The production Arrojad mis cenizas sobre Mickey (Scatter my Ashes over Mickey), 2006, is a sequence of scene tackling all taboo topics on violence, family, human body, food. Three actors (one woman and two men) discuss and explain the barbarity within our bodies and minds, which are imbued with democratic principles. It is hard to state whether Garcia’s theatre is or not a politically influenced theatre. His texts undoubtedly seem aimed at this direction in theatre. He himself declared that he wanted theatre to be able to change society or, at least, to offer a viewpoint different from the imposed one. However, the result is a hybrid system of tridimensional images which come off with some key words in the text of a drama. The notions used as triggers offer this new perspective on reality, exploring in a shocking manner all that civilization has been covering and deactivated so far in the socio-cultural human pedigree.
If this experiment means theatre or not, if this is theatre for the masses or for the elite, this is a debate which should bear some multidisciplinary forms. The excess of “here and now” is his theatre performance is an additional proof that we are on the verge of watching the birth of a new aesthetic category, which will combine the shocking, the uncanny, the ugly, the sensational as means of analysis – the same basic principles on which today’s mass media functions.
‘How wonderful that I don’t understand what you’re saying’, confessed Kelly Stuart, the author of the drama Overdose, one of the texts chosen for the ARTE program, which the Odeon Theatre and LARK Theatre (New York) realized in 2006. Still, the voice inflexions indicate her where she got with the reading part at the first lecture. ‘It would be too painful for me…’, the American playwright continued. The text is an autobiographic one and however awful it may seem, everything written there is perfectly true…August 2000, Los Angeles. Three months after the first appointment of George Bush as the President of the USA. Everybody has something to say; everybody is hiding a lie. Either it is about genocide in a haze somewhere out there, fire attacks on the opposite side of the street or the crime over her own kitchen table, Susan must decide which eventually her story is.
Alina Nelega, the translator and director of the lecture-performance, starts by presenting her personal view on the text. She characterizes the characters and considers them capable of being happy only if involved in dramatic events. There is a debate on America’s collective fault, on the text which apparently lacks a message, but which expresses something very close to photography, therefore containing something very human-like. The characters develop, and this is the only action. For precisely this reason, the staging of the text in the two previous attempts – with Royal Exchange Manchester and The Evidence Room in Los Angeles – was centered on some static points with little action.
Without Skin or Breathlessness by Tanya Barfield is a powerfull and orginal play, which takes place in New York – the metropole where „people walk on the streets without being stressed or looking good all the time” – as a character in the play explains.
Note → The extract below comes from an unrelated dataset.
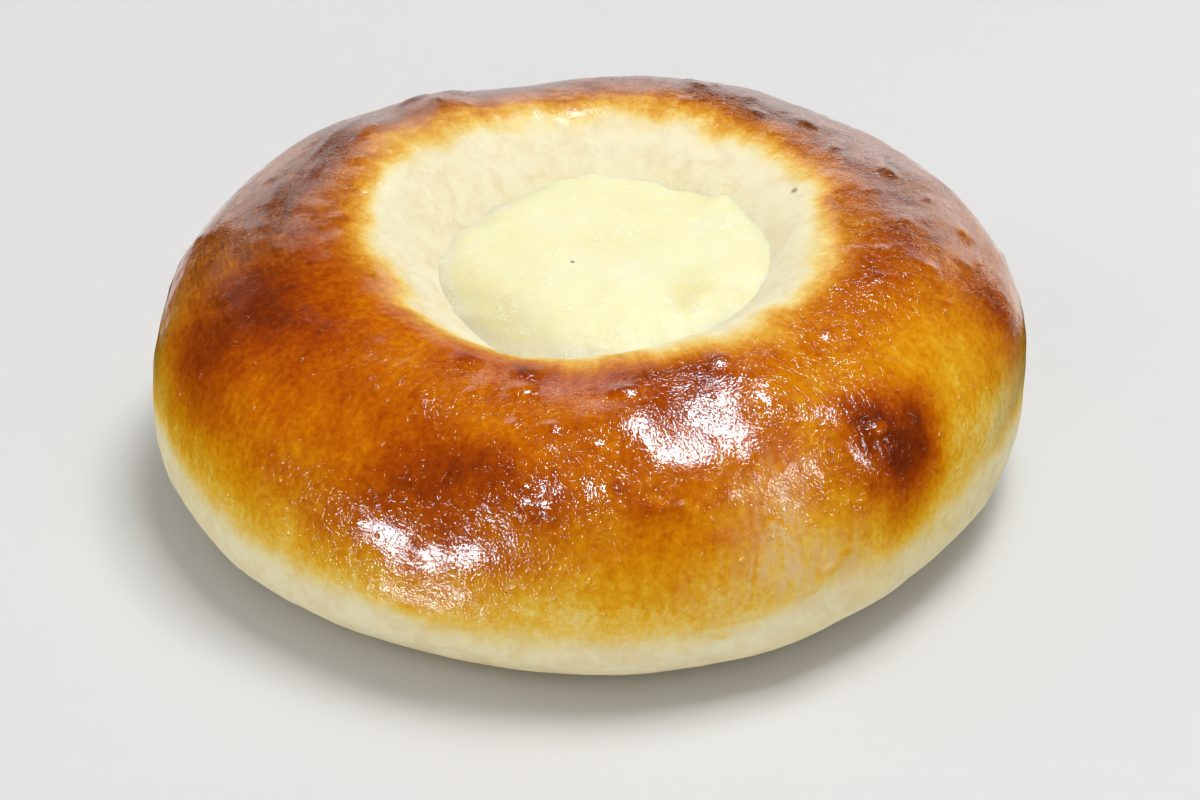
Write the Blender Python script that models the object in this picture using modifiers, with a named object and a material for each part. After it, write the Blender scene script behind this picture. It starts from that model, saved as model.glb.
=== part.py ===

Mary Jo is an adolescent going through dangerous phychological moods and the attempts to save her only deepen her suffering. In the background, as a very important element in the play, the self-destruction path which the adolescent is following is counterbalanced by the presence of a father whose interest for world politics is growing along with his understanding of the phenomenon. The play looks down into the tumultuous evolution of a family thoughout a personal drama, on the background of an agonising world, two months after the attacks on the World Trade Center.
The theatre performance should be a ceremony worth being reiterated periodically. The American system suggests a show being stertched out over 2-3 weeks, with daily performances, while the European system of playwright theatre votes for showing a particular production only a few times a month. There are however some shows for which not even the European popularity style becomes dangerous for the actors.
Lili Handel – blood, poetry and music from the white whore’s boudoir is a one-man show by Bulgarian artist Ivo Dimcev, considered the most promising talent in his country. The show is an original combination of blood, poetry, music; it is forbidden to children under 16 and offers a new vision on the human body, which is used exclusively as a means in a consumerist system, both physical and aesthetical.
From the very beginning, the spectator is forced to give up on any artistic clichés, because his watch goes beyond any horizon of expectation. The show redefines and abuses nudity and indecency. The movement is rigorously delineated. First, a constricted voice in high pitched tones is shown, intermingling with Nat King Cole’s tunes of Mona Lisa. From the dark behind there appears a naked, powerful body, yet with fragile movements. The being coming forth into the light has nothing human about it. It inspires pity and fear. Lili Handel – the character – strives to find a balance, moving in between obscene gestures and gracefulness while trying to create and authentic artistic moment. She tries and fails; she tries again and fails once more. The most moving scene is rendered by the desperate intention of the artist to still offer something to the spectators at a time when any other artistic attempt fails. The artist, using a disposable syringe, takes out some of his own blood, which he then puts out for a bid. The scene of the blood is an artistic representation of a real episode in the life of an artist. Taken by surprise by the birthday of his bosom friend, Ivo Dimcev, the child, wanted to leave him as a present a part of himself, so he cut himself in order to leave a few drops of blood on a handkerchief. Over the years, that naïve action from childhood becomes a dangerous one. In the era of HIV and AIDS, the gesture of an unknown person pinching himself to blood, out in the open, becomes and aggressive, dangerous possibly terrorist attempt. Yet the moment does not look imminent as long as blood sampling takes place in a building with the word theatre written above the front entrance. The audience takes in the moment as something constructed, created out of some theatre setting, although the actual action is a real one, occurring right in front and next to the audience.
The fact that theatres have open their stages to more outraging, darker, violent, uncanny shows is related to the fact that the audience has become increasing less sensible due to the present context. Theatre manages to offer the authentic, absolutely necessary perspectives for the analysis of the individual and the society. After all, the events on 9/11 2001 were possible precisely because the professionals in the American national security system lacked “imagination”. Theatre today aims at preparing the civil spectator, exercising his imagination even if in a negative perspective.